* STATED TASK *
Write out each line of the material again, word for word.

* GIVEN DATA *
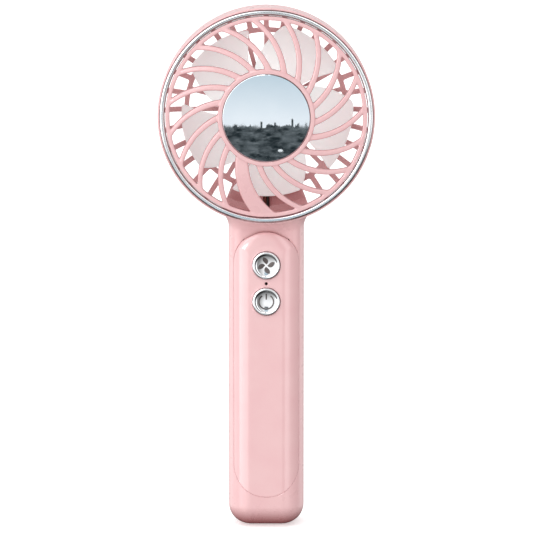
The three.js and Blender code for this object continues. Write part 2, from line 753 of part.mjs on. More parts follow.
// ---- Assembly -----------------------------------------------------------------------------
function makeCasing() {
  place(fan, "front_shell", frontShell(), pinkPlastic);
  place(fan, "rear_shell", rearShell(), pinkPlastic);
  place(fan, "front_panel", frontPanel(), pinkPlastic);
  place(head, "front_grille", frontGrille(), pinkPlastic);
  place(head, "chrome_ring", chromeRing(), chrome);
  place(head, "mirror_pad", turned([[0, -20], [17, -20], [17, -19.5], [0, -19.5]], 24), foamGrey);
  const mirrorEdge = [
    [0, mirrorFrontY], [mirrorR - 0.3, mirrorFrontY], [mirrorR, mirrorFrontY + 0.3],
    [mirrorR, mirrorFrontY + 1.5], [0, mirrorFrontY + 1.5],
  ];
  place(head, "mirror", turned(mirrorEdge, 48), mirrorGlass);
  const cap = [[0, 12.3], [10, 12.3], [10, 12.9], [9.4, 13.4], [0, 13.5]];
  place(head, "rear_hub_cap", turned(cap, 32), pinkPlastic);
  const screw = turned([
    [0, 6], [0.8, 6], [0.8, -9.7], [1.8, -9.7], [1.8, -10.9], [0, -10.9],
  ], 10);
  screwPlaces.forEach(([x, z], i) => {
    place(fan, `case_screw_${i + 1}`, screw, steel, [x, 0, z]);
  });
}

makeCasing();
makeRotor();
makeMotor();
makeMotorWires();
makeControls();
makeCharging();
makeBattery();

export default fan;
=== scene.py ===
"""Looks for a handheld electric fan: moulded skins, chrome, mirror and studio round the CAD frame.

Lengths are in millimetres until a mesh is made, and metres in Blender. X is across, -Y is the
front of the fan and Z is up. The fan axis is parallel to Y. Moulded pieces are written as fields:
functions of x, y and z that are the distance to the surface, negative inside.
"""

import json
import math

import bmesh
import bpy
import numpy as np
import openvdb as vdb
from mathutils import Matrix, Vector


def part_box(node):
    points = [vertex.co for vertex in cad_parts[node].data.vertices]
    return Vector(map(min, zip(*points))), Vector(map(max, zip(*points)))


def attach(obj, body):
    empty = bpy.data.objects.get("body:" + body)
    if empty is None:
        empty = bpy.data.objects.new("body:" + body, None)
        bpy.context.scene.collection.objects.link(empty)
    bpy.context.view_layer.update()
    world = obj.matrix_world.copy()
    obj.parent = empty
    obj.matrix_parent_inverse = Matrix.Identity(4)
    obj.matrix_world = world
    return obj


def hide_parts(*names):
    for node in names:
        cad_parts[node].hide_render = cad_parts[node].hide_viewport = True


MM = 0.001
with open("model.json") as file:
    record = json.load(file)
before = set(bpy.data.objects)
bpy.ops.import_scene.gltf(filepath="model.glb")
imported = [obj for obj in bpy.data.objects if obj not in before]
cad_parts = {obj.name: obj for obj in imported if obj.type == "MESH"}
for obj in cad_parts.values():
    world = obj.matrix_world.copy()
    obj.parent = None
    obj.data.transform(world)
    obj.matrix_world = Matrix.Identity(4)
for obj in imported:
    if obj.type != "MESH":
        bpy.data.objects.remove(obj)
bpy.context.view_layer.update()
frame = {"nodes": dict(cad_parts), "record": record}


def node_box(node):
    """Lowest and highest corner of a CAD node in millimetres."""
    low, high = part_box(node)
    return np.array(low) / MM, np.array(high) / MM


# ---- Dimensions, from the frame where a CAD node gives them -------------------------------------
mirror_low, mirror_high = node_box("mirror")
ring_low, ring_high = node_box("chrome_ring")
front_low, front_high = node_box("front_shell")
rear_low, rear_high = node_box("rear_shell")
panel_low, panel_high = node_box("front_panel")
guard_low, guard_high = node_box("front_grille")
blades_low, blades_high = node_box("impeller")
speed_low, speed_high = node_box("speed_button")
power_low, power_high = node_box("power_button")
led_low, led_high = node_box("led_lens")
cap_low, cap_high = node_box("rear_hub_cap")
usb_low, usb_high = node_box("usb_socket_shell")

AXIS_Z = (mirror_low[2] + mirror_high[2]) / 2
MIRROR_R = (mirror_high[0] - mirror_low[0]) / 2
RING_R = ring_high[0]
RING_SEAT_Y = ring_high[1] + 0.3
SEAM_Y = front_high[1] + 0.15
SEAM_GAP = 0.02

# Rounding of edges, from the softest to the crispest
SOFT_EDGE = 0.4
EDGE = 0.3
FINE_EDGE = 0.25
CRISP_EDGE = 0.2
PANEL_EDGE = 0.05

# Handle and neck
HANDLE_HALF_WIDTH = 15.5
HANDLE_HALF_DEPTH = rear_high[1]
HANDLE_CORNER = 9.5
FOOT_ROUND = 8.5
SHELL_WALL = 1.9
CAVITY_TOP_Z = 124
FRONT_CAVITY_FOOT = 5.3
REAR_CAVITY_FOOT = 6.5
NECK_TOP_Z = 141
NECK_FRONT_Y = -11
NECK_STEP_Z = 105
NECK_STEP_ROUND = 1.6
NECK_FILLET = 5

# Front panel, its seat in the front shell and the holes through both
PANEL_HALF_WIDTH = panel_high[0]
PANEL_TOP_Z = 123.6
PANEL_FOOT_Z = panel_low[2]
PANEL_WALL = 1.8
PANEL_BACK_Y = -4
SHOULDER_REACH = 6.3
SHOULDER_DROP = 2.55
RECESS_DRAFT = 0.4
RECESS_GAP = 0.3
STEM_HOLE_R = 2.2
STEM_HOLE_BACK_Y = -8
BUTTON_GAP = 0.16
BUTTON_HOLE_EDGE = 0.35
LED_HOLE_R = 0.6
LED_HOLE_EDGE = 0.15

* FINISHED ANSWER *
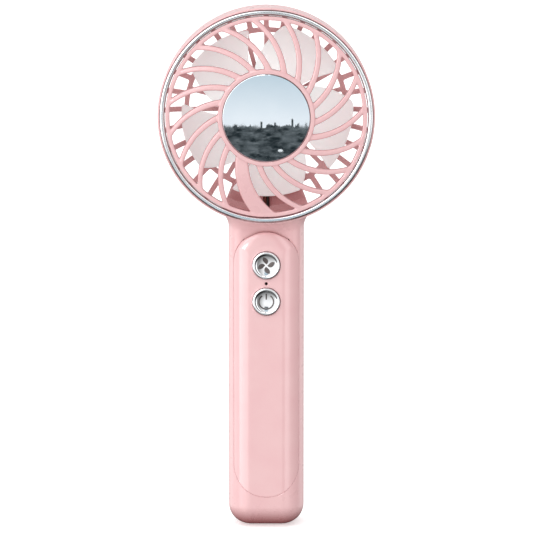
The three.js and Blender code for this object continues. Write part 2, from line 753 of part.mjs on. More parts follow.
// ---- Assembly -----------------------------------------------------------------------------
function makeCasing() {
  place(fan, "front_shell", frontShell(), pinkPlastic);
  place(fan, "rear_shell", rearShell(), pinkPlastic);
  place(fan, "front_panel", frontPanel(), pinkPlastic);
  place(head, "front_grille", frontGrille(), pinkPlastic);
  place(head, "chrome_ring", chromeRing(), chrome);
  place(head, "mirror_pad", turned([[0, -20], [17, -20], [17, -19.5], [0, -19.5]], 24), foamGrey);
  const mirrorEdge = [
    [0, mirrorFrontY], [mirrorR - 0.3, mirrorFrontY], [mirrorR, mirrorFrontY + 0.3],
    [mirrorR, mirrorFrontY + 1.5], [0, mirrorFrontY + 1.5],
  ];
  place(head, "mirror", turned(mirrorEdge, 48), mirrorGlass);
  const cap = [[0, 12.3], [10, 12.3], [10, 12.9], [9.4, 13.4], [0, 13.5]];
  place(head, "rear_hub_cap", turned(cap, 32), pinkPlastic);
  const screw = turned([
    [0, 6], [0.8, 6], [0.8, -9.7], [1.8, -9.7], [1.8, -10.9], [0, -10.9],
  ], 10);
  screwPlaces.forEach(([x, z], i) => {
    place(fan, `case_screw_${i + 1}`, screw, steel, [x, 0, z]);
  });
}

makeCasing();
makeRotor();
makeMotor();
makeMotorWires();
makeControls();
makeCharging();
makeBattery();

export default fan;
=== scene.py ===
"""Looks for a handheld electric fan: moulded skins, chrome, mirror and studio round the CAD frame.

Lengths are in millimetres until a mesh is made, and metres in Blender. X is across, -Y is the
front of the fan and Z is up. The fan axis is parallel to Y. Moulded pieces are written as fields:
functions of x, y and z that are the distance to the surface, negative inside.
"""

import json
import math

import bmesh
import bpy
import numpy as np
import openvdb as vdb
from mathutils import Matrix, Vector


def part_box(node):
    points = [vertex.co for vertex in cad_parts[node].data.vertices]
    return Vector(map(min, zip(*points))), Vector(map(max, zip(*points)))


def attach(obj, body):
    empty = bpy.data.objects.get("body:" + body)
    if empty is None:
        empty = bpy.data.objects.new("body:" + body, None)
        bpy.context.scene.collection.objects.link(empty)
    bpy.context.view_layer.update()
    world = obj.matrix_world.copy()
    obj.parent = empty
    obj.matrix_parent_inverse = Matrix.Identity(4)
    obj.matrix_world = world
    return obj


def hide_parts(*names):
    for node in names:
        cad_parts[node].hide_render = cad_parts[node].hide_viewport = True


MM = 0.001
with open("model.json") as file:
    record = json.load(file)
before = set(bpy.data.objects)
bpy.ops.import_scene.gltf(filepath="model.glb")
imported = [obj for obj in bpy.data.objects if obj not in before]
cad_parts = {obj.name: obj for obj in imported if obj.type == "MESH"}
for obj in cad_parts.values():
    world = obj.matrix_world.copy()
    obj.parent = None
    obj.data.transform(world)
    obj.matrix_world = Matrix.Identity(4)
for obj in imported:
    if obj.type != "MESH":
        bpy.data.objects.remove(obj)
bpy.context.view_layer.update()
frame = {"nodes": dict(cad_parts), "record": record}


def node_box(node):
    """Lowest and highest corner of a CAD node in millimetres."""
    low, high = part_box(node)
    return np.array(low) / MM, np.array(high) / MM


# ---- Dimensions, from the frame where a CAD node gives them -------------------------------------
mirror_low, mirror_high = node_box("mirror")
ring_low, ring_high = node_box("chrome_ring")
front_low, front_high = node_box("front_shell")
rear_low, rear_high = node_box("rear_shell")
panel_low, panel_high = node_box("front_panel")
guard_low, guard_high = node_box("front_grille")
blades_low, blades_high = node_box("impeller")
speed_low, speed_high = node_box("speed_button")
power_low, power_high = node_box("power_button")
led_low, led_high = node_box("led_lens")
cap_low, cap_high = node_box("rear_hub_cap")
usb_low, usb_high = node_box("usb_socket_shell")

AXIS_Z = (mirror_low[2] + mirror_high[2]) / 2
MIRROR_R = (mirror_high[0] - mirror_low[0]) / 2
RING_R = ring_high[0]
RING_SEAT_Y = ring_high[1] + 0.3
SEAM_Y = front_high[1] + 0.15
SEAM_GAP = 0.02

# Rounding of edges, from the softest to the crispest
SOFT_EDGE = 0.4
EDGE = 0.3
FINE_EDGE = 0.25
CRISP_EDGE = 0.2
PANEL_EDGE = 0.05

# Handle and neck
HANDLE_HALF_WIDTH = 15.5
HANDLE_HALF_DEPTH = rear_high[1]
HANDLE_CORNER = 9.5
FOOT_ROUND = 8.5
SHELL_WALL = 1.9
CAVITY_TOP_Z = 124
FRONT_CAVITY_FOOT = 5.3
REAR_CAVITY_FOOT = 6.5
NECK_TOP_Z = 141
NECK_FRONT_Y = -11
NECK_STEP_Z = 105
NECK_STEP_ROUND = 1.6
NECK_FILLET = 5

# Front panel, its seat in the front shell and the holes through both
PANEL_HALF_WIDTH = panel_high[0]
PANEL_TOP_Z = 123.6
PANEL_FOOT_Z = panel_low[2]
PANEL_WALL = 1.8
PANEL_BACK_Y = -4
SHOULDER_REACH = 6.3
SHOULDER_DROP = 2.55
RECESS_DRAFT = 0.4
RECESS_GAP = 0.3
STEM_HOLE_R = 2.2
STEM_HOLE_BACK_Y = -8
BUTTON_GAP = 0.16
BUTTON_HOLE_EDGE = 0.35
LED_HOLE_R = 0.6
LED_HOLE_EDGE = 0.15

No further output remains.